One implementation reality we consistently observe across engagements: the first agent you deploy is rarely the one that delivers the largest ROI — but it is the one that makes every subsequent deployment possible. A professional services firm automating invoice reconciliation, for example, may find the direct cost savings modest. But the governance framework, monitoring infrastructure, and organisational confidence built during that deployment cut the timeline for the second and third agents by 50–60%. The compounding value is in the organisational capability, not just the individual use case. This is why selecting the right first deployment matters more for its teachability than its headline ROI figure.

The 2027 Window and What It Means for Competitive Positioning

Deloitte projects that 50% of enterprises currently using generative AI will have autonomous agents in production by 2027. That represents a dramatic acceleration from today's 11% production adoption rate — and it means the next 18 to 24 months will determine which organisations lead their industries and which spend years playing catch-up.

The agentic framework ecosystem is maturing in parallel. Tooling for agent orchestration, evaluation, and monitoring is moving from experimental to enterprise-grade, lowering the technical barriers that slowed early adopters. The remaining barriers are strategic and organisational.

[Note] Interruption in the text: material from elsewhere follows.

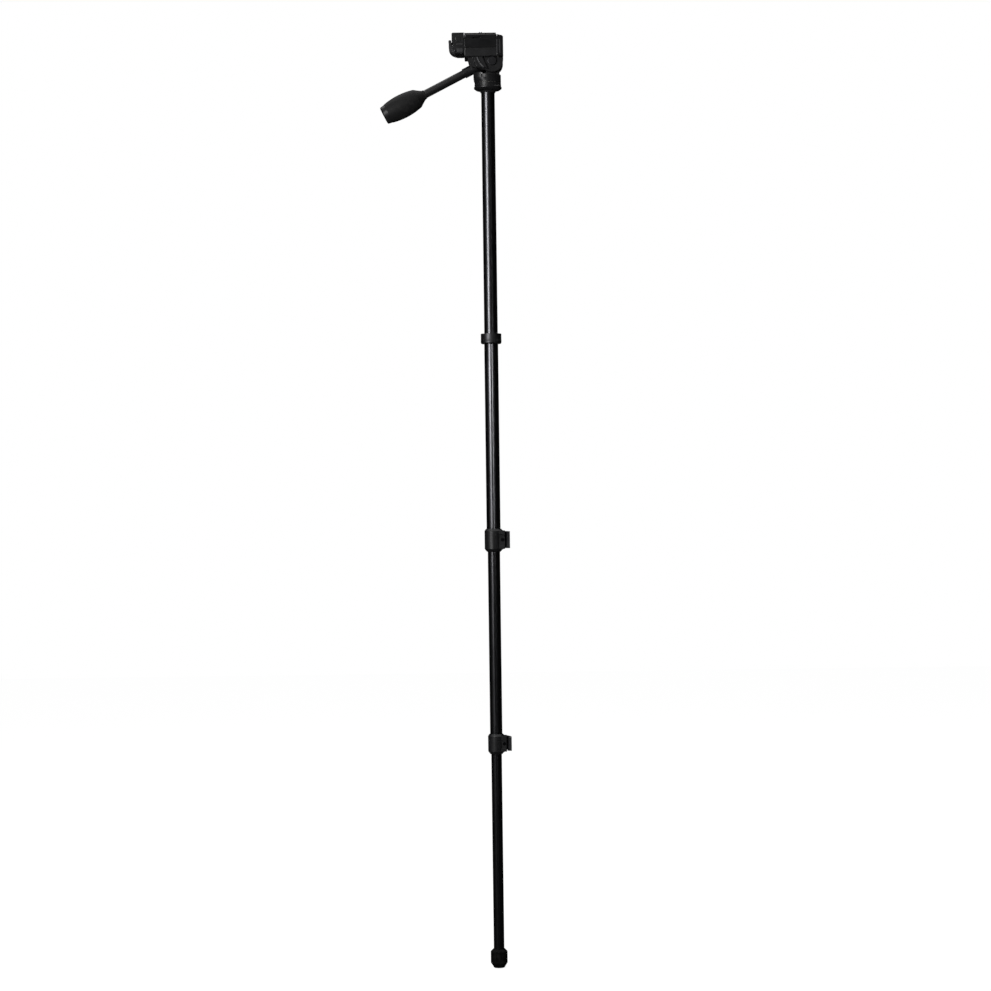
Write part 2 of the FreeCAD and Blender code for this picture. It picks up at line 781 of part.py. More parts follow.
# Handle: stud, rod, soft grip and end cap
def make_handle():
    reach = math.sqrt(tongue_r ** 2 - (handle_lift - brake_pad_r) ** 2)
    stud_start = reach + brake_pad_length + run_gap
    rod_start = socket_end - socket_bore_depth + run_gap
    tail = grip_end - grip_cap_height
    rod = post(rod_r, rod_start, tail).cut(post(handle_stud_r, rod_start, rod_start + 14))
    save("handle_rod", on_handle(rod))
    save("handle_stud", on_handle(post(handle_stud_r, stud_start, rod_start + 14)))
    neck_end = grip_start + grip_neck
    belly_start = grip_start + grip_shoulder
    half_way = (belly_start + tail) / 2
    edges = [
        Part.LineSegment(at(0, 0, grip_start), at(grip_neck_r, 0, grip_start)).toShape(),
        Part.LineSegment(at(grip_neck_r, 0, grip_start), at(grip_neck_r + 0.4, 0, neck_end)).toShape(),
        Part.Arc(
            at(grip_neck_r + 0.4, 0, neck_end),
            at(grip_neck_r + 3.6, 0, neck_end + 5.4),
            at(grip_shoulder_r, 0, belly_start),
        ).toShape(),
        Part.Arc(
            at(grip_shoulder_r, 0, belly_start),
            at(grip_belly_r, 0, half_way),
            at(grip_tail_r, 0, tail),
        ).toShape(),
        Part.LineSegment(at(grip_tail_r, 0, tail), at(0, 0, tail)).toShape(),
        Part.LineSegment(at(0, 0, tail), at(0, 0, grip_start)).toShape(),
    ]
    grip = Part.Face(Part.Wire(edges)).revolve(at(0, 0, 0), at(0, 0, 1), 360)
    grip = grip.cut(post(rod_r, grip_start - 1, tail + 1))
    save("handle_grip", on_handle(grip))
    cap = Part.makeCone(grip_tail_r - grip_cap_step, grip_cap_r, grip_cap_height, at(0, 0, tail))
    cap = rounded(cap, grip_cap_round, lambda e: level_at(e, grip_end))
    save("grip_end_cap", on_handle(cap))


# Portrait platform: hinged on the far side of the deck, with the fixed front rail
def rail_outline():
    return [
        (rail_inner - 2, flip_z),
        (rail_inner - 1.0, seat_z),
        (rail_inner - 1.0 - dovetail_run, seat_z + plate_foot - pass_gap),
        (rail_inner, seat_z + plate_foot - pass_gap),
        (rail_inner, seat_z + rail_rise),
        (rail_front - rail_edge, seat_z + rail_rise - rail_slope),
        (rail_front, seat_z + rail_rise - rail_slope - rail_edge),
        (rail_front, seat_z - flip_height - rail_drop),
        (deck_front + pass_gap, seat_z - flip_height - rail_drop),
        (deck_front + pass_gap, flip_z),
    ]


def make_flip_platform():
    body = block(-deck_rear + jaw_room, rail_inner, -deck_half, deck_half, flip_z, seat_z)
    rail = side_plate(rail_outline(), -deck_half, deck_half)
    pieces = [body, rail]
    for side in (1, -1):
        y0, y1 = sorted((side * (jaw_half + pass_gap), side * deck_half))
        cheek = block(-clamp_front, -deck_rear + 4, y0, y1, flip_z, seat_z)
        pieces.append(rounded(cheek, deck_edge, lambda e: upright(e) and abs(e.BoundBox.YMin) > deck_half - 1
                              and e.BoundBox.XMax < -deck_rear))
    knuckle_0 = -hinge_rear + knuckle_length + pass_gap
    knuckle_1 = hinge_front - knuckle_length - pass_gap
    pieces.append(bar_x(hinge_r, hinge_y, hinge_z, knuckle_0, knuckle_1))
    pieces.append(block(knuckle_0, knuckle_1, deck_half - 2, hinge_y, flip_z, hinge_z + hinge_r))
    platform = joined(pieces)
    platform = platform.cut(bar_x(hinge_pin_r + run_gap, hinge_y, hinge_z, knuckle_0 - 1, knuckle_1 + 1))
    slot_half = cheek_inner + rail_slot_gap
    platform = platform.cut(block(deck_front, rail_front + 1, -slot_half, slot_half,
                                  seat_z - 60, tilt_z + slot_roof + pass_gap))
    save("flip_platform", platform)
    pin_end = hinge_front
    save("flip_hinge_pin", bar_x(hinge_pin_r, hinge_y, hinge_z, -hinge_rear, pin_end)
         .cut(bar_x(flip_screw_r + run_gap, hinge_y, hinge_z, -hinge_rear - 1, -hinge_rear + flip_screw_depth)))


def make_flip_lock():
    face = -hinge_rear - flip_knob_gap
    wheel = turned_to(knob(flip_knob_r, flip_knob_length, flip_screw_r), at(face, hinge_y, hinge_z), at(-1, 0, 0))
    save("flip_lock_knob", wheel)
    save("flip_lock_screw", bar_x(flip_screw_r, hinge_y, hinge_z, face - flip_knob_length / 2, -hinge_rear + flip_screw_depth))


# Rear clamp block, its moving jaw and the lever that draws the jaw back
pivot_x = -lever_pivot_x
pivot_z = flip_z - lever_pivot_drop


def back_edge(edge, x, z):
    return edge.BoundBox.YLength > 20 and edge.BoundBox.XMax < x + 1 and level_at(edge, z)


def make_clamp():
    low = flip_z - clamp_drop
    high = seat_z + clamp_rise
    body = block(-clamp_rear, -clamp_front, -clamp_half, clamp_half, low, high)
    body = rounded(body, clamp_edge, lambda e: back_edge(e, -clamp_rear, high))
    body = rounded(body, clamp_round, lambda e: back_edge(e, -clamp_rear, low))
    body = rounded(body, 0.8, lambda e: across_at(e, clamp_half) or across_at(e, -clamp_half))
    finger_top = seat_z - qr_tip_drop + 1
    hollow = block(-clamp_rear - 5, -clamp_rear + finger_depth, -clamp_half - 1, clamp_half + 1,
                   finger_top - finger_height, finger_top)
    body = body.cut(rounded(hollow, finger_depth - 0.2, lambda e: e.BoundBox.YLength > 20))
    pocket_half = jaw_half + pass_gap
    jaw_back = -clamp_front - jaw_thick - jaw_travel
    body = body.cut(block(jaw_back, -clamp_front + 1, -pocket_half, pocket_half,
                          seat_z - jaw_drop - pass_gap, seat_z + plate_foot + pass_gap))
    lever_half = qr_lever_half + pass_gap
    body = body.cut(bar_y(hub_r + pass_gap, pivot_x, pivot_z, -lever_half, lever_half))
    body = body.cut(block(-clamp_rear - 1, pivot_x, -lever_half, lever_half, low - 1, pivot_z + qr_clear))
    body = body.cut(block(pivot_x - 1, pivot_x + hub_r + pass_gap, -lever_half, lever_half, low - 1, pivot_z))
    body = body.cut(bar_y(qr_pin_r, pivot_x, pivot_z, -clamp_half - 1, clamp_half + 1))
    level_z = seat_z + 1
    level_end = -clamp_half + level_length
    body = body.cut(bar_y(level_r, -level_x, level_z, -clamp_half - 1, level_end))
    body = body.cut(bar_y(level_cap_r, -level_x, level_z, -clamp_half - 1, -clamp_half + level_cap_height / 2))
    half = level_window / 2
    body = body.cut(block(-level_x - half, -level_x + half, -clamp_half + 4, level_end - 3, level_z, high + 1))
    save("clamp_block", body)
    save("level_vial", bar_y(level_r, -level_x, level_z, -clamp_half + level_cap_height / 2, level_end))
    cap_y = -clamp_half + level_cap_height / 2
    cap = bar_y(level_cap_r, -level_x, level_z, cap_y - level_cap_height, cap_y)
    save("level_cap", rounded(cap, 0.5, lambda e: across_at(e, cap_y - level_cap_height)))
    save("clamp_lever_pin", bar_y(qr_pin_r, pivot_x, pivot_z, -clamp_half, clamp_half))


def make_jaw():
    back = -clamp_front - jaw_thick
    face = -plate_rear + dovetail_run - dovetail_gap - 1.4
    outline = [
        (back, seat_z - jaw_drop),
        (face - pass_gap, seat_z - jaw_drop),
        (face - pass_gap, seat_z),
        (face + dovetail_run - pass_gap, seat_z + plate_foot - pass_gap),
        (back, seat_z + plate_foot - pass_gap),
    ]
    save("clamp_jaw", side_plate(outline, -jaw_half, jaw_half))


def make_clamp_lever():
    tip = at(-qr_tip_x, 0, seat_z - qr_tip_drop)
    hub = bar_y(hub_r, pivot_x, pivot_z, -qr_lever_half, qr_lever_half)
    waist = at(-qr_waist_x, 0, pivot_z + qr_waist_rise)
    foot = at(pivot_x - hub_r * 0.5, 0, pivot_z - hub_r * 0.86)
    inner_tip = at(tip.x + qr_lever_thick * 0.8, 0, tip.z)
    inner_waist = at(waist.x + qr_lever_thick, 0, waist.z)
    inner_foot = at(pivot_x - hub_r * 0.6, 0, pivot_z + hub_r * 0.7)
    edges = [
        Part.Arc(foot, at(-clamp_rear - qr_belly, 0, pivot_z + 1.0), waist).toShape(),
        Part.LineSegment(waist, tip).toShape(),
        Part.LineSegment(tip, inner_tip).toShape(),
        Part.LineSegment(inner_tip, inner_waist).toShape(),
        Part.LineSegment(inner_waist, inner_foot).toShape(),
        Part.LineSegment(inner_foot, foot).toShape(),
    ]
    blade = Part.Face(Part.Wire(edges)).extrude(at(0, 2 * qr_lever_half, 0))
    blade.translate(at(0, -qr_lever_half, 0))
    lever = joined([hub, blade])
    lever = rounded(lever, 4.0, lambda e: e.BoundBox.ZMin > tip.z - 0.01 and e.BoundBox.YLength < 0.01)
    save("clamp_lever", lever.cut(bar_y(qr_pin_r + run_gap, pivot_x, pivot_z, -30, 30)))


# Quick-release plate, its pad and the camera screw
def make_plate():
    foot_low = seat_z + run_gap
    foot_high = seat_z + plate_foot
    top = foot_high + plate_height
    front = rail_inner - 1.0 - dovetail_gap
    rear = -plate_rear + dovetail_run - dovetail_gap - 1.4 + pass_gap
    foot = side_plate([
        (rear, foot_low),
        (front, foot_low),
        (front - dovetail_run, foot_high),
        (rear + dovetail_run, foot_high),
    ], -plate_half, plate_half)
    upper = block(-plate_rear, plate_front, -plate_half, plate_half, foot_high, top)
    upper = rounded(upper, plate_corner, upright)
    upper = bevelled(upper, 0.8, lambda e: level_at(e, top))
    plate = joined([foot, upper])
    plate = plate.cut(block(-notch_rear, -notch_front, -plate_half - 1, -plate_half + notch_depth,
                            foot_low - 1, foot_low + notch_height))
    centre = (plate_front - plate_rear) / 2
    head_top = foot_low + pass_gap + screw_head_height
    plate = plate.cut(post(screw_head_r + pass_gap, foot_low - 1, head_top + run_gap, centre))
    plate = plate.cut(post(clip_r + pass_gap, head_top, head_top + clip_height + pass_gap, centre))
    plate = plate.cut(post(camera_screw_r + run_gap, foot_low, top + 1, centre))
    save("release_plate", plate)
    pad = block(-plate_rear + pad_inset, plate_front - pad_inset, -plate_half + pad_inset,
                plate_half - pad_inset, top, top + pad_height)
    pad = rounded(pad, plate_corner - 0.8, upright)
    pad = rounded(pad, 0.6, lambda e: level_at(e, top + pad_height))
    save("plate_pad", pad.cut(post(camera_screw_r + pass_gap, top - 1, top + pad_height + 1, centre)))
    head_low = foot_low + pass_gap
    head = post(screw_head_r, head_low, head_top, centre)
    neck = post(screw_neck_r, head_low, top + pad_height + thread_gap + 1, centre)
    thread = post(camera_screw_r, top + pad_height + thread_gap, top + pad_height + camera_screw_rise, centre)
    thread = bevelled(thread, thread_edge, lambda e: level_at(e, top + pad_height + camera_screw_rise))
    screw = joined([head, neck, thread])
    screw = screw.cut(block(centre - coin_slot / 2, centre + coin_slot / 2, -screw_head_r - 1,
                            screw_head_r + 1, head_low - 1, head_low + 1.4))
    save("camera_screw", screw)
    clip_low = head_top + run_gap
    save("camera_screw_clip", ring(clip_r, screw_neck_r, clip_low, clip_low + clip_height, centre))


make_leg()
make_foot()
make_lock("lock_1", lock_1_z, lock_1_height, tube_1_r, tube_2_r)
make_lock("lock_2", lock_2_z, lock_2_height, tube_2_r, tube_3_r)
make_column()
make_pan_base()
make_pan_housing()
make_pan_lock()
make_tilt_block()
make_tilt_axle()
make_handle()
make_flip_platform()
make_flip_lock()
make_clamp()
make_jaw()
make_clamp_lever()
make_plate()
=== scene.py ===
import json
import math

import bmesh
import bpy
from mathutils import Matrix, Vector


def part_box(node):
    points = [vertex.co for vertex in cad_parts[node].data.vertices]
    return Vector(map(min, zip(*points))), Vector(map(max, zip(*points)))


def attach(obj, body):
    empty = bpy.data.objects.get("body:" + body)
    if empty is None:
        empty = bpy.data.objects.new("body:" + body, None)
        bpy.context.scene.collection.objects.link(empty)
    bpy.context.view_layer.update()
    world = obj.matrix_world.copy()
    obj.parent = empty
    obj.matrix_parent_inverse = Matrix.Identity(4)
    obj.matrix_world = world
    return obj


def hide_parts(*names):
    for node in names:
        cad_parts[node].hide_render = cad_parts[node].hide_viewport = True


# Sizes are in metres. X runs from the handle to the front of the head, Z up from the floor
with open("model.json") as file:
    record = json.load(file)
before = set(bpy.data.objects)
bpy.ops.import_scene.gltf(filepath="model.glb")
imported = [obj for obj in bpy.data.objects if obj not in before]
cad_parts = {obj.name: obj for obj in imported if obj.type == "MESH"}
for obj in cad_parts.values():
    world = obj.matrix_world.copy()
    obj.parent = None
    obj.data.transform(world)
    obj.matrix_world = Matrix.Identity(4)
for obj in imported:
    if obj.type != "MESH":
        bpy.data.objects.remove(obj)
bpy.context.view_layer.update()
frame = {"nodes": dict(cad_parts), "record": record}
nodes = frame["nodes"]


# Nodes of a material
def start_material(name):
    material = bpy.data.materials.new(name)
    material.use_nodes = True
    return material, material.node_tree, material.node_tree.nodes["Principled BSDF"]


def add_node(tree, kind, **values):
    node = tree.nodes.new(kind)
    for key, value in values.items():
        node.inputs[key.replace("_", " ")].default_value = value
    return node


def placed_noise(tree, stretch, scale, detail=3.0, roughness=0.55):
    """Noise on the piece's own coordinates, stretched along x, y and z."""
    place = tree.nodes.new("ShaderNodeTexCoord")
    turn = add_node(tree, "ShaderNodeMapping", Scale=stretch)
    noise = add_node(tree, "ShaderNodeTexNoise", Scale=scale, Detail=detail, Roughness=roughness)
    tree.links.new(place.outputs["Object"], turn.inputs["Vector"])
    tree.links.new(turn.outputs["Vector"], noise.inputs["Vector"])
    return noise.outputs["Fac"]


def ranged(tree, value, low, high, new_low, new_high):
    node = add_node(tree, "ShaderNodeMapRange",
                    From_Min=low, From_Max=high, To_Min=new_low, To_Max=new_high)
    tree.links.new(value, node.inputs["Value"])
    return node.outputs["Result"]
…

Enterprises that act now — formalising their AI strategy, securing executive sponsorship, and building production-grade infrastructure around their most promising pilots — position themselves to capture the 171% average ROI that the market data supports. Those that wait for the technology to mature further are solving the wrong problem. The technology is ready. The question is whether the organisation is.

The 11% of enterprises already in production are not waiting for certainty. They are building competitive moats through accumulated operational data, refined agent behaviours, and organisational muscle memory that late entrants will struggle to replicate. In agentic AI, the advantage belongs to those who deploy — not those who deliberate.